Most notable was the recent visit by US Trade Representative Katherine Tai to the WTO headquarters in Geneva, the first such visit by America’s top trade official since 2015. “Trade – and the WTO – can be a force for good that encourages a race to the top and addresses global challenges as they arise,” Tai said.
She then warned: “The organisation has rightfully been accused of existing in a ‘bubble’, insulated from reality and slow to recognise global developments. That must change […] If you will listen to us, we will listen to you, and let’s start the reform process from there.”
The mood music from Washington may have improved. The imperative has grown to reach a number of global agreements on trade. But decades of deadlock and procrastination leave most trade economists sceptical over just how much MC12 can deliver. Not least, Tai shows no sign of returning to the negotiating table on restoring the critically important dispute settlement process.
Instead, she called in Geneva for progress on pandemic preparedness and resilience, WTO reform, transparency of government support, and environmental sustainability. Substantive progress at MC12 on even half of this menu would be a very big deal.
So, what outcomes can we expect?
On pandemic recovery, the most tangible result could be an agreement for pharmaceutical companies to waive intellectual property rights on vaccines, so that they can be distributed cheaply across the developing world. The US supports this, but the European Union, Switzerland and Britain are opposed.
There is also a need for agreements on supply chain resiliency to ensure we see no repeat of last year’s bottlenecks on personal protective equipment and other medical supplies. Ministers must also examine the massive supply chain dislocations that have emerged as economies begin to recover.

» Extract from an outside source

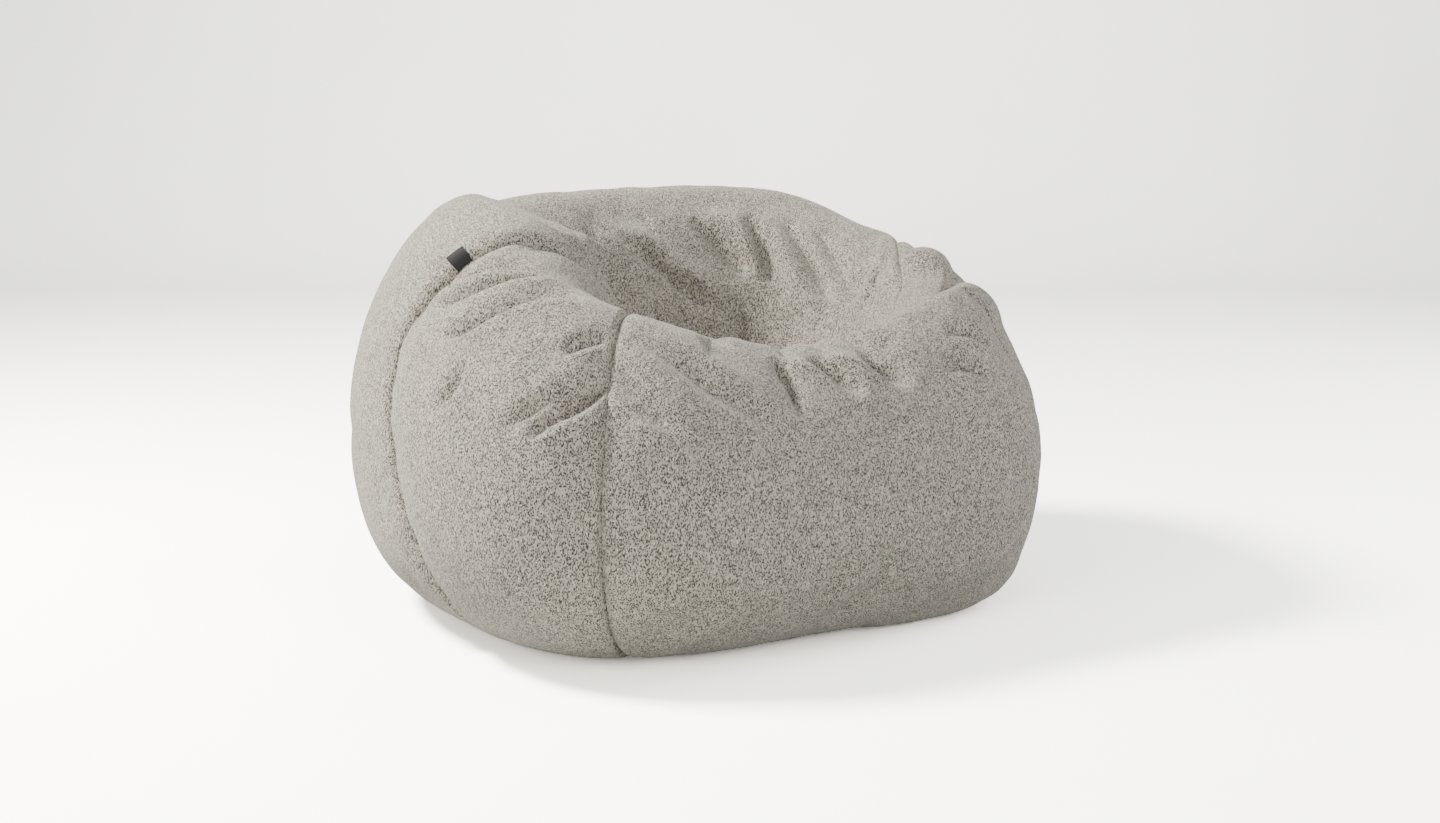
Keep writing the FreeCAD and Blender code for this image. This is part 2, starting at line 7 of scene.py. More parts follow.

Unfortunately, these urgent issues are all so recent that few governments have yet to even discuss a common approach. So little of substance can be expected from MC12.
So too on climate-related issues, such as fossil fuel subsidies, carbon taxes and policy support for green technologies. Expectations on such issues will be set at the COP26 climate summit to be held in Glasgow from October 31 to November 12. Little of substance can be expected so quickly after that.
Most detailed hopes for MC12 are linked to what Geneva’s trade policy wonks call Joint Statement Initiatives, because these are exempted from the consensus rules that often hold initiatives hostage to just one or two of the WTO’s 164 member economies.
Foremost is a deal eliminating fisheries subsidies, which has been under discussion for many years. Officials call it “a critical test [ …] for the credibility of our organisation”.
Another Joint Statement Initiative close to agreement is on rules governing international e-commerce. This has been high on Okonjo-Iweala’s agenda. The problem is that calls “to intensify efforts” have been a hallmark of statements and press releases for more than 20 years with little to show.
A final key marker for success at MC12 will be for ministers to emerge without full-blown conflict over China’s state-enterprise economy, its Made in China 2025 industrial policy that underpins subsidies and incentives across the economy, and its lack of transparency on many trade rules and practices.
WTO’s “audit” of China’s trade practices – the dull and detailed 206-page trade policy review released last week – provides powerful empirical support for the progress that China has made over the past 20 years and miraculously ducks the controversies that have, for the past five years, so soured US-China trade relations.
It will be similarly miraculous if ministers attending MC12 can do the same, but we can live in hope.